=== What you need to do ===
Which lines below hold the word "that"? Copy all of them.

=== Data block ===

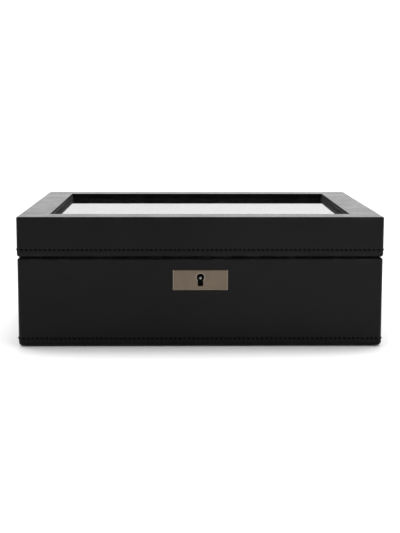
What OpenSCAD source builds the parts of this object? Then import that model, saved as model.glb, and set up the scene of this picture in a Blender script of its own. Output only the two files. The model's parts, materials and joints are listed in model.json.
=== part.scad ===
// Watch box: leather-wrapped boards, a hinged lid with a glass window, a front lock and fifteen watch pillows.
// Millimetres, +Z up. The origin is in the middle of the box, on the surface that it stands on. The front
// faces -Y.

/* [Box] */
// Width of the lid, left to right
box_w = 336; // [330:1:342]
// Depth of the lid, front to back
box_d = 286; // [282:1:292]
// Height of the closed box
box_h = 120.3; // [118:0.1:124]
// Height of the plane where the lid meets the base
parting_z = 82.8; // [82:0.1:83.6]
// Gap between lid and base at that plane
parting_gap = 1; // [0.6:0.1:1.4]
// How far the lid stands out past the base on each side
lid_overhang = 0.3; // [0.1:0.1:0.6]

/* [Boards and leather] */
// Thickness of the wall boards
board_t = 8; // [7.5:0.1:8.5]
// Thickness of the floor board
floor_board_t = 6; // [5:0.5:7]
// Thickness of the leather
leather_t = 1; // [0.9:0.05:1.1]
// How far the leather turns in past the rims of base and lid
turn_in_h = 12; // [10:0.5:13]
// How far the leather turns under the base
turn_under_w = 15; // [10:1:20]
// Thickness of the bottom panel below the leather
bottom_panel_t = 0.8; // [0.6:0.1:1]
// Distance from the base's edge to the bottom panel's edge
bottom_panel_inset = 6; // [5:0.5:8]

/* [Edges] */
// Radius of the base's upright corners
base_corner_r = 3.6; // [3.2:0.1:4]
// Radius of the base's bottom edge
base_bottom_r = 3.2; // [2.4:0.1:3.2]
// Radius of the base's rim
base_top_r = 1.8; // [1.4:0.1:2]
// Radius of the lid's upright corners
lid_corner_r = 3; // [2.8:0.1:3.4]
// Radius of the lid's lower edge
lid_bottom_r = 2.8; // [2.4:0.1:2.8]
// Radius of the lid's top edge
lid_top_r = 1.4; // [1.2:0.1:1.8]

/* [Window] */
// Width of the leather border round the window
window_border = 28.1; // [26:0.1:30]
// Depth from the lid's top to the glass
glass_drop = 5.5; // [5:0.1:6]
// Thickness of the glass
glass_t = 3; // [2:0.5:4]
// How far the glass reaches past the window's edge
glass_lap = 10; // [9:0.5:10]
// Width of the bead round the inside of the window
bead_w = 1; // [0.8:0.1:1.5]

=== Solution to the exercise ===
What OpenSCAD source builds the parts of this object? Then import that model, saved as model.glb, and set up the scene of this picture in a Blender script of its own. Output only the two files. The model's parts, materials and joints are listed in model.json.
// Millimetres, +Z up. The origin is in the middle of the box, on the surface that it stands on. The front
// Gap between lid and base at that plane